Reproduce the material in full, exactly as written.
========================
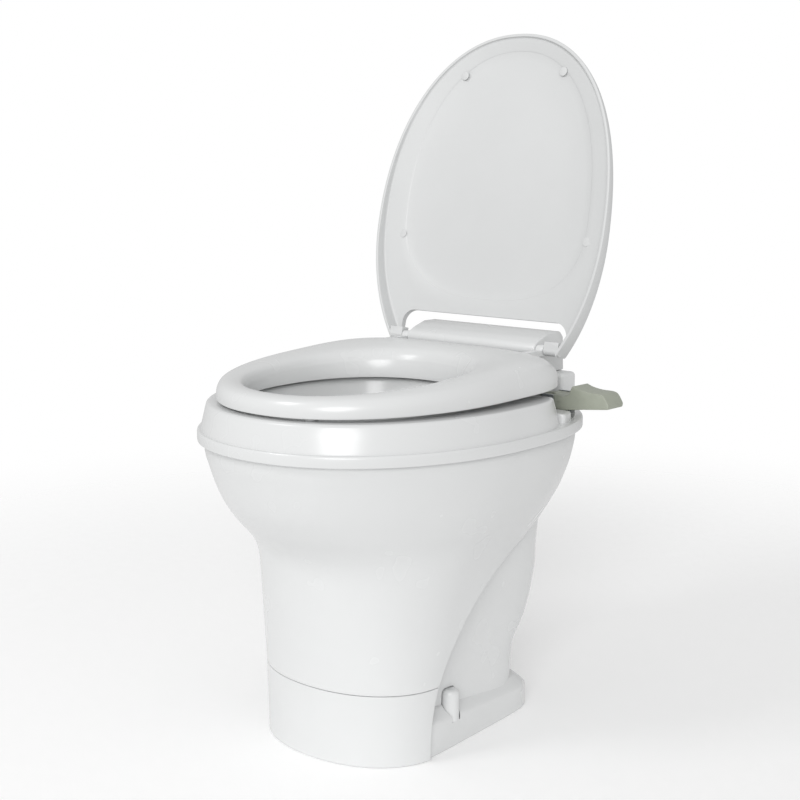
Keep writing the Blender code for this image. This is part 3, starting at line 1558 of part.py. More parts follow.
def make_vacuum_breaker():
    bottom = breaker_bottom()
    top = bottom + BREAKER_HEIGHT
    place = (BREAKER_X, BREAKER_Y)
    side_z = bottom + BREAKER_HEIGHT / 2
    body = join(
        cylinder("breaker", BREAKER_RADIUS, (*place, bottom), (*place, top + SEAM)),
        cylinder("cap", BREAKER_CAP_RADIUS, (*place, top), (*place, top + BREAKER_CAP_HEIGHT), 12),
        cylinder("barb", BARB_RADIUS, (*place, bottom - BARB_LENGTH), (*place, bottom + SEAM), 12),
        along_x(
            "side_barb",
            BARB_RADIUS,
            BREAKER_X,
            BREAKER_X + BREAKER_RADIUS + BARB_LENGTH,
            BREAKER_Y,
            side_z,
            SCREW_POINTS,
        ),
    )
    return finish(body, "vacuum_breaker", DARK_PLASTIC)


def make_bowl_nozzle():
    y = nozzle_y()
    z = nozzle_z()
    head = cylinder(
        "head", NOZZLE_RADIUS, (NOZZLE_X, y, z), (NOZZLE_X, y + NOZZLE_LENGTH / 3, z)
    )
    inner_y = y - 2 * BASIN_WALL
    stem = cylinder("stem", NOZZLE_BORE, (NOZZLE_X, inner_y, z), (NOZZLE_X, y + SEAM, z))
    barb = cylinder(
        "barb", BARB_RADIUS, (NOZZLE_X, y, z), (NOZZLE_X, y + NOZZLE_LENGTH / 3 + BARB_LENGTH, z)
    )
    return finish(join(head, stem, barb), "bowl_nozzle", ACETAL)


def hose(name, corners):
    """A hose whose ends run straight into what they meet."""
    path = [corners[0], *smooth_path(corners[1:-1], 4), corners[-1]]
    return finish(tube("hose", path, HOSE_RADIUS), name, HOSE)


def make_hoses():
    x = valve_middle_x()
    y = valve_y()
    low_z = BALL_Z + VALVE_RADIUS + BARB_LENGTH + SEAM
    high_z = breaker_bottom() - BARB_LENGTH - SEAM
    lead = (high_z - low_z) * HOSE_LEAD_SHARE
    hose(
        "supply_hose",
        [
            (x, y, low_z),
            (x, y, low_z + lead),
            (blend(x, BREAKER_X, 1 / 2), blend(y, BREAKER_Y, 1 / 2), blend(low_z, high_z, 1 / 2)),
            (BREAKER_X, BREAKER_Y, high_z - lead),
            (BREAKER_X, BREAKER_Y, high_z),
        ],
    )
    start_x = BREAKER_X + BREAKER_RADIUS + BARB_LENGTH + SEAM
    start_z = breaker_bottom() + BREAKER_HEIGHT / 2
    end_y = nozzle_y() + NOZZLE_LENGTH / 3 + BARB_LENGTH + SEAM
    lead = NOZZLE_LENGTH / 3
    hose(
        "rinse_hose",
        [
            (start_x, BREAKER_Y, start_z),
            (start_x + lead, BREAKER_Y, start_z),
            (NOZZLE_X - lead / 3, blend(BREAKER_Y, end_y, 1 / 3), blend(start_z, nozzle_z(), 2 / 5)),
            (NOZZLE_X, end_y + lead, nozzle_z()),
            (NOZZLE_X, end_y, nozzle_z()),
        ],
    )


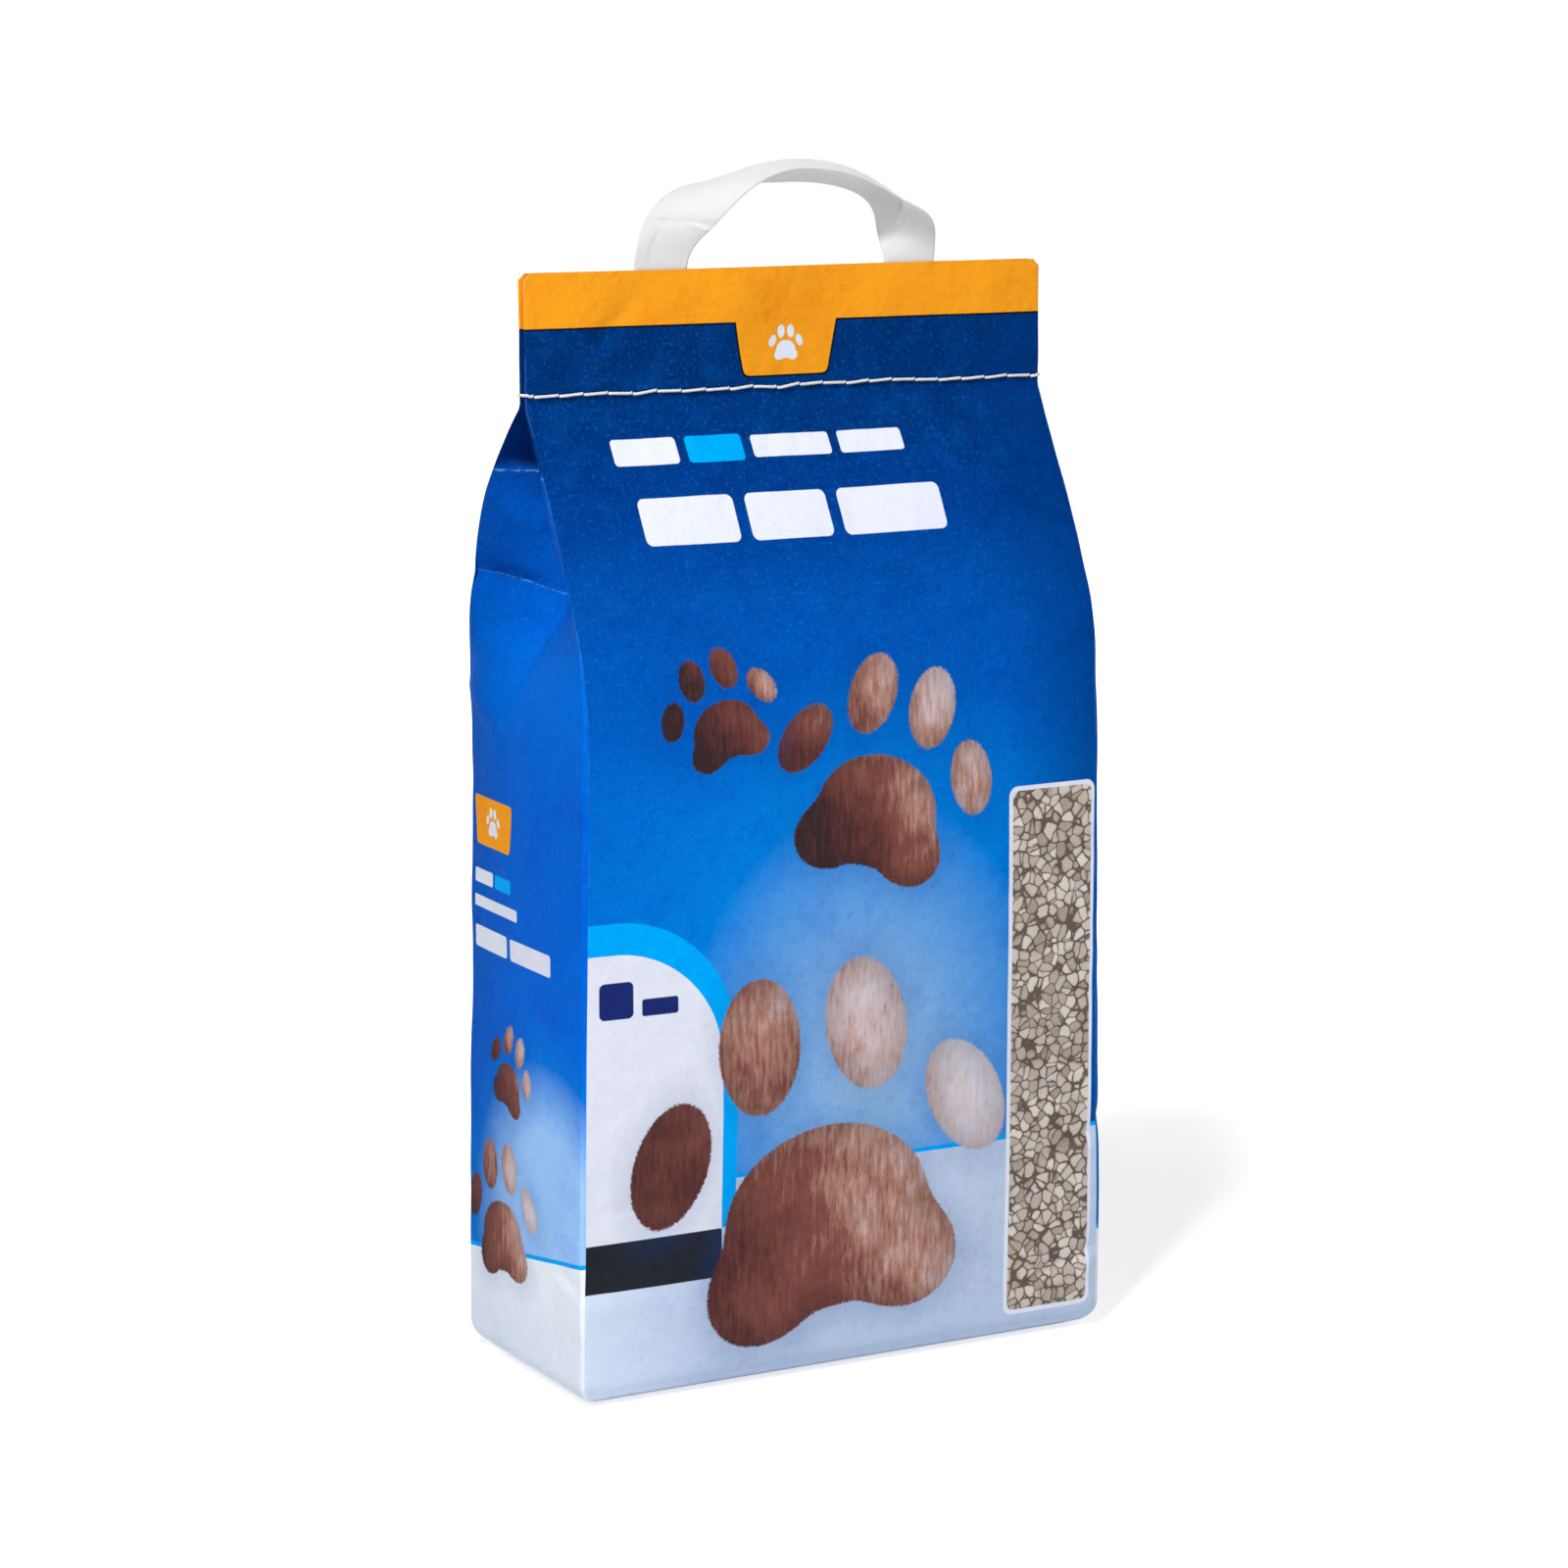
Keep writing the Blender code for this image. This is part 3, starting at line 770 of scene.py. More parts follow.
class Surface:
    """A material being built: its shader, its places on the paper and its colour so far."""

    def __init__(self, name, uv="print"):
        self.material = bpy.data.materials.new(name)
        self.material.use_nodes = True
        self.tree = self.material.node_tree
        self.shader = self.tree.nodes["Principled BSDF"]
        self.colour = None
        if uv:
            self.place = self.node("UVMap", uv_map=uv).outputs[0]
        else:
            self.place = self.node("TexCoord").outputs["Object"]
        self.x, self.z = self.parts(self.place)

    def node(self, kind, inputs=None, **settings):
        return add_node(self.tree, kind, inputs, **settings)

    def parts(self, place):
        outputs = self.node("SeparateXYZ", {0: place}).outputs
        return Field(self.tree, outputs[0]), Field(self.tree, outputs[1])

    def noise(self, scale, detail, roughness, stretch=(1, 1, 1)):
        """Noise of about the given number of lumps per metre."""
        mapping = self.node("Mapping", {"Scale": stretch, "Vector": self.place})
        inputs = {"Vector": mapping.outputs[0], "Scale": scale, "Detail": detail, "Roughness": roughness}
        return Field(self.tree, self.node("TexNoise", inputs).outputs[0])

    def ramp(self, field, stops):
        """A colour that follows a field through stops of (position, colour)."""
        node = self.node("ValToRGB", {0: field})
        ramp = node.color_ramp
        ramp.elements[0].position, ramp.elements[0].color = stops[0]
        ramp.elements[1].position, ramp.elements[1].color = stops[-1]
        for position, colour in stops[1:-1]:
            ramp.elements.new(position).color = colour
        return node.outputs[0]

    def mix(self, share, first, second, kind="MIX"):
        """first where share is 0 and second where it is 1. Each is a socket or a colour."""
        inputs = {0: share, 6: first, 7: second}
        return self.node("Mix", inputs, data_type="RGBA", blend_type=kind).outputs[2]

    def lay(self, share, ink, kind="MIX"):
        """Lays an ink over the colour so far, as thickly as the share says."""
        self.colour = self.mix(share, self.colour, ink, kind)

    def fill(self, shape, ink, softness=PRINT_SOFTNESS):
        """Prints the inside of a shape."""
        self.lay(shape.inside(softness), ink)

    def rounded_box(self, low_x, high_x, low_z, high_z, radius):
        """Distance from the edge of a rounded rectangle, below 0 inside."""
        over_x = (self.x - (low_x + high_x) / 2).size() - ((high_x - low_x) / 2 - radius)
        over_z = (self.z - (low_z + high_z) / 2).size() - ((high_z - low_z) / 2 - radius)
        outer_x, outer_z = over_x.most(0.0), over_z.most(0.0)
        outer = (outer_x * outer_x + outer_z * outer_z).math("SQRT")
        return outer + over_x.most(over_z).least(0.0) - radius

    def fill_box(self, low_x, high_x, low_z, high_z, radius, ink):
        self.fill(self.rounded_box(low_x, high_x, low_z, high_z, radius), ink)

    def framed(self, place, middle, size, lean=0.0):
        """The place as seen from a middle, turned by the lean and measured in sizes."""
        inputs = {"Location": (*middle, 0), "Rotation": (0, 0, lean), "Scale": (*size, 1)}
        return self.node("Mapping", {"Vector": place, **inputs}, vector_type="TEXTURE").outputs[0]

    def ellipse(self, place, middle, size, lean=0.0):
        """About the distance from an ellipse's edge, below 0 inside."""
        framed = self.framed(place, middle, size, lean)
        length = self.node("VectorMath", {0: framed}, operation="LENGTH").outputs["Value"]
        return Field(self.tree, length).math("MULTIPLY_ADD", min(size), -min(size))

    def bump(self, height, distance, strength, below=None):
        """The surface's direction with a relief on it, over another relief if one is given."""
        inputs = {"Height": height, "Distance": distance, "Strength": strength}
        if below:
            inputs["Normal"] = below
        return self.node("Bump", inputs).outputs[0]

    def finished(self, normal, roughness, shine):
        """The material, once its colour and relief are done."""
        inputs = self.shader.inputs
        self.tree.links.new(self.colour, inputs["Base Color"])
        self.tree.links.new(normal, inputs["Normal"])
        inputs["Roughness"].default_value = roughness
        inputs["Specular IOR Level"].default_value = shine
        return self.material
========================
— SOLUTION TO THIS EXERCISE —
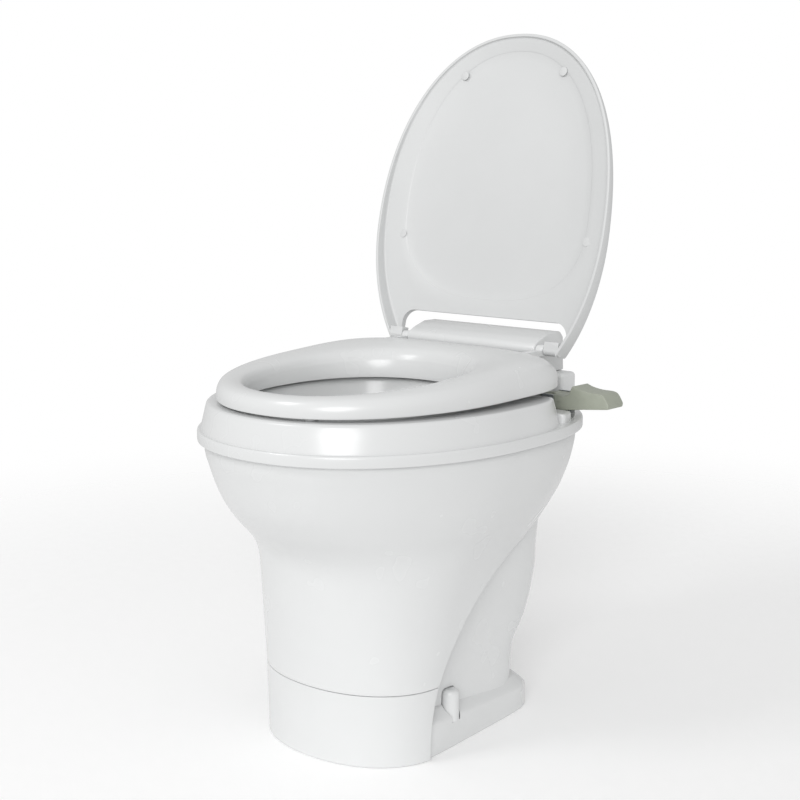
Keep writing the Blender code for this image. This is part 3, starting at line 1558 of part.py. More parts follow.
def make_vacuum_breaker():
    bottom = breaker_bottom()
    top = bottom + BREAKER_HEIGHT
    place = (BREAKER_X, BREAKER_Y)
    side_z = bottom + BREAKER_HEIGHT / 2
    body = join(
        cylinder("breaker", BREAKER_RADIUS, (*place, bottom), (*place, top + SEAM)),
        cylinder("cap", BREAKER_CAP_RADIUS, (*place, top), (*place, top + BREAKER_CAP_HEIGHT), 12),
        cylinder("barb", BARB_RADIUS, (*place, bottom - BARB_LENGTH), (*place, bottom + SEAM), 12),
        along_x(
            "side_barb",
            BARB_RADIUS,
            BREAKER_X,
            BREAKER_X + BREAKER_RADIUS + BARB_LENGTH,
            BREAKER_Y,
            side_z,
            SCREW_POINTS,
        ),
    )
    return finish(body, "vacuum_breaker", DARK_PLASTIC)


def make_bowl_nozzle():
    y = nozzle_y()
    z = nozzle_z()
    head = cylinder(
        "head", NOZZLE_RADIUS, (NOZZLE_X, y, z), (NOZZLE_X, y + NOZZLE_LENGTH / 3, z)
    )
    inner_y = y - 2 * BASIN_WALL
    stem = cylinder("stem", NOZZLE_BORE, (NOZZLE_X, inner_y, z), (NOZZLE_X, y + SEAM, z))
    barb = cylinder(
        "barb", BARB_RADIUS, (NOZZLE_X, y, z), (NOZZLE_X, y + NOZZLE_LENGTH / 3 + BARB_LENGTH, z)
    )
    return finish(join(head, stem, barb), "bowl_nozzle", ACETAL)


def hose(name, corners):
    """A hose whose ends run straight into what they meet."""
    path = [corners[0], *smooth_path(corners[1:-1], 4), corners[-1]]
    return finish(tube("hose", path, HOSE_RADIUS), name, HOSE)


def make_hoses():
    x = valve_middle_x()
    y = valve_y()
    low_z = BALL_Z + VALVE_RADIUS + BARB_LENGTH + SEAM
    high_z = breaker_bottom() - BARB_LENGTH - SEAM
    lead = (high_z - low_z) * HOSE_LEAD_SHARE
    hose(
        "supply_hose",
        [
            (x, y, low_z),
            (x, y, low_z + lead),
            (blend(x, BREAKER_X, 1 / 2), blend(y, BREAKER_Y, 1 / 2), blend(low_z, high_z, 1 / 2)),
            (BREAKER_X, BREAKER_Y, high_z - lead),
            (BREAKER_X, BREAKER_Y, high_z),
        ],
    )
    start_x = BREAKER_X + BREAKER_RADIUS + BARB_LENGTH + SEAM
    start_z = breaker_bottom() + BREAKER_HEIGHT / 2
    end_y = nozzle_y() + NOZZLE_LENGTH / 3 + BARB_LENGTH + SEAM
    lead = NOZZLE_LENGTH / 3
    hose(
        "rinse_hose",
        [
            (start_x, BREAKER_Y, start_z),
            (start_x + lead, BREAKER_Y, start_z),
            (NOZZLE_X - lead / 3, blend(BREAKER_Y, end_y, 1 / 3), blend(start_z, nozzle_z(), 2 / 5)),
            (NOZZLE_X, end_y + lead, nozzle_z()),
            (NOZZLE_X, end_y, nozzle_z()),
        ],
    )


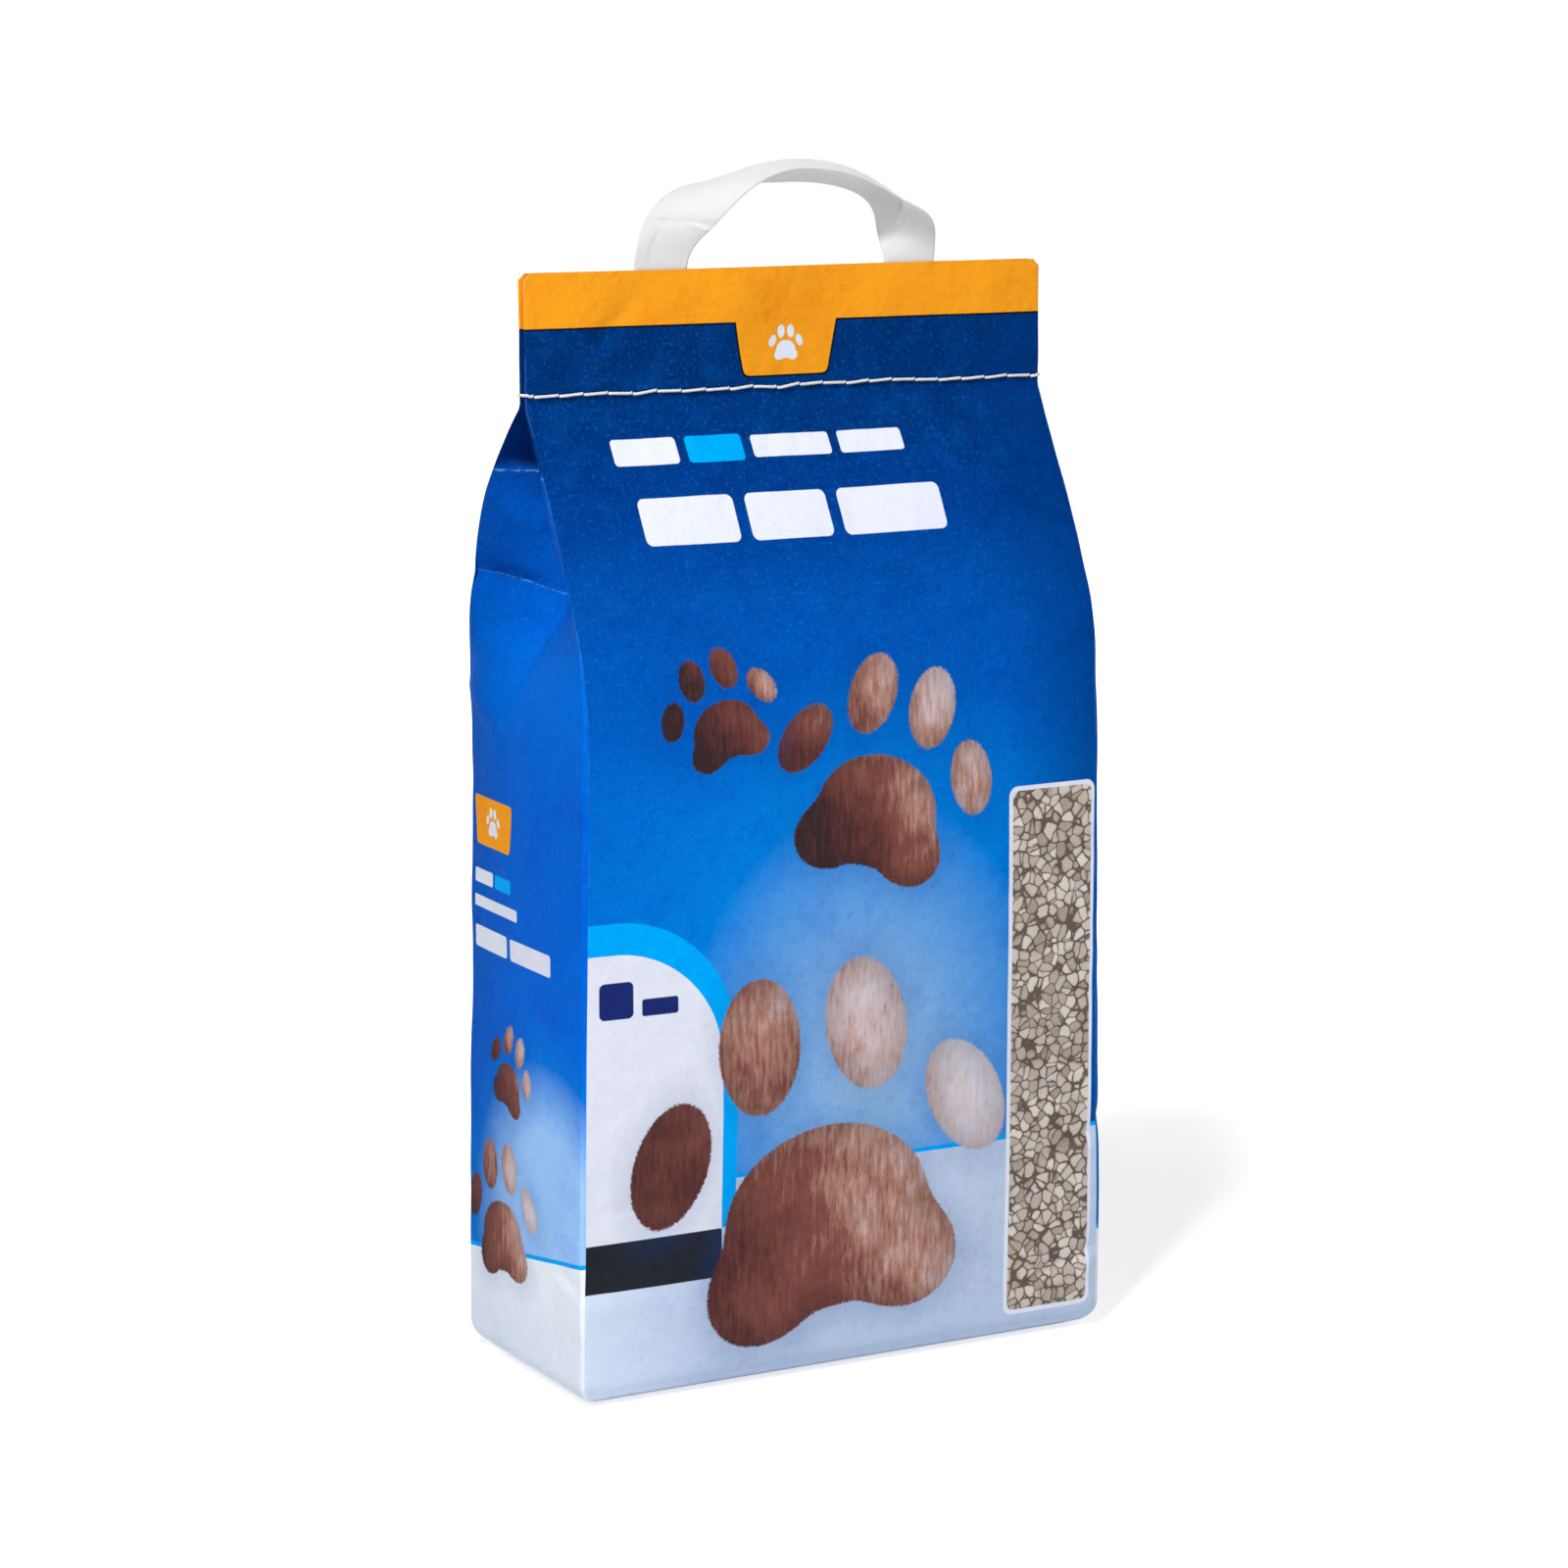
Keep writing the Blender code for this image. This is part 3, starting at line 770 of scene.py. More parts follow.
class Surface:
    """A material being built: its shader, its places on the paper and its colour so far."""

    def __init__(self, name, uv="print"):
        self.material = bpy.data.materials.new(name)
        self.material.use_nodes = True
        self.tree = self.material.node_tree
        self.shader = self.tree.nodes["Principled BSDF"]
        self.colour = None
        if uv:
            self.place = self.node("UVMap", uv_map=uv).outputs[0]
        else:
            self.place = self.node("TexCoord").outputs["Object"]
        self.x, self.z = self.parts(self.place)

    def node(self, kind, inputs=None, **settings):
        return add_node(self.tree, kind, inputs, **settings)

    def parts(self, place):
        outputs = self.node("SeparateXYZ", {0: place}).outputs
        return Field(self.tree, outputs[0]), Field(self.tree, outputs[1])

    def noise(self, scale, detail, roughness, stretch=(1, 1, 1)):
        """Noise of about the given number of lumps per metre."""
        mapping = self.node("Mapping", {"Scale": stretch, "Vector": self.place})
        inputs = {"Vector": mapping.outputs[0], "Scale": scale, "Detail": detail, "Roughness": roughness}
        return Field(self.tree, self.node("TexNoise", inputs).outputs[0])

    def ramp(self, field, stops):
        """A colour that follows a field through stops of (position, colour)."""
        node = self.node("ValToRGB", {0: field})
        ramp = node.color_ramp
        ramp.elements[0].position, ramp.elements[0].color = stops[0]
        ramp.elements[1].position, ramp.elements[1].color = stops[-1]
        for position, colour in stops[1:-1]:
            ramp.elements.new(position).color = colour
        return node.outputs[0]

    def mix(self, share, first, second, kind="MIX"):
        """first where share is 0 and second where it is 1. Each is a socket or a colour."""
        inputs = {0: share, 6: first, 7: second}
        return self.node("Mix", inputs, data_type="RGBA", blend_type=kind).outputs[2]

    def lay(self, share, ink, kind="MIX"):
        """Lays an ink over the colour so far, as thickly as the share says."""
        self.colour = self.mix(share, self.colour, ink, kind)

    def fill(self, shape, ink, softness=PRINT_SOFTNESS):
        """Prints the inside of a shape."""
        self.lay(shape.inside(softness), ink)

    def rounded_box(self, low_x, high_x, low_z, high_z, radius):
        """Distance from the edge of a rounded rectangle, below 0 inside."""
        over_x = (self.x - (low_x + high_x) / 2).size() - ((high_x - low_x) / 2 - radius)
        over_z = (self.z - (low_z + high_z) / 2).size() - ((high_z - low_z) / 2 - radius)
        outer_x, outer_z = over_x.most(0.0), over_z.most(0.0)
        outer = (outer_x * outer_x + outer_z * outer_z).math("SQRT")
        return outer + over_x.most(over_z).least(0.0) - radius

    def fill_box(self, low_x, high_x, low_z, high_z, radius, ink):
        self.fill(self.rounded_box(low_x, high_x, low_z, high_z, radius), ink)

    def framed(self, place, middle, size, lean=0.0):
        """The place as seen from a middle, turned by the lean and measured in sizes."""
        inputs = {"Location": (*middle, 0), "Rotation": (0, 0, lean), "Scale": (*size, 1)}
        return self.node("Mapping", {"Vector": place, **inputs}, vector_type="TEXTURE").outputs[0]

    def ellipse(self, place, middle, size, lean=0.0):
        """About the distance from an ellipse's edge, below 0 inside."""
        framed = self.framed(place, middle, size, lean)
        length = self.node("VectorMath", {0: framed}, operation="LENGTH").outputs["Value"]
        return Field(self.tree, length).math("MULTIPLY_ADD", min(size), -min(size))

    def bump(self, height, distance, strength, below=None):
        """The surface's direction with a relief on it, over another relief if one is given."""
        inputs = {"Height": height, "Distance": distance, "Strength": strength}
        if below:
            inputs["Normal"] = below
        return self.node("Bump", inputs).outputs[0]

    def finished(self, normal, roughness, shine):
        """The material, once its colour and relief are done."""
        inputs = self.shader.inputs
        self.tree.links.new(self.colour, inputs["Base Color"])
        self.tree.links.new(normal, inputs["Normal"])
        inputs["Roughness"].default_value = roughness
        inputs["Specular IOR Level"].default_value = shine
        return self.material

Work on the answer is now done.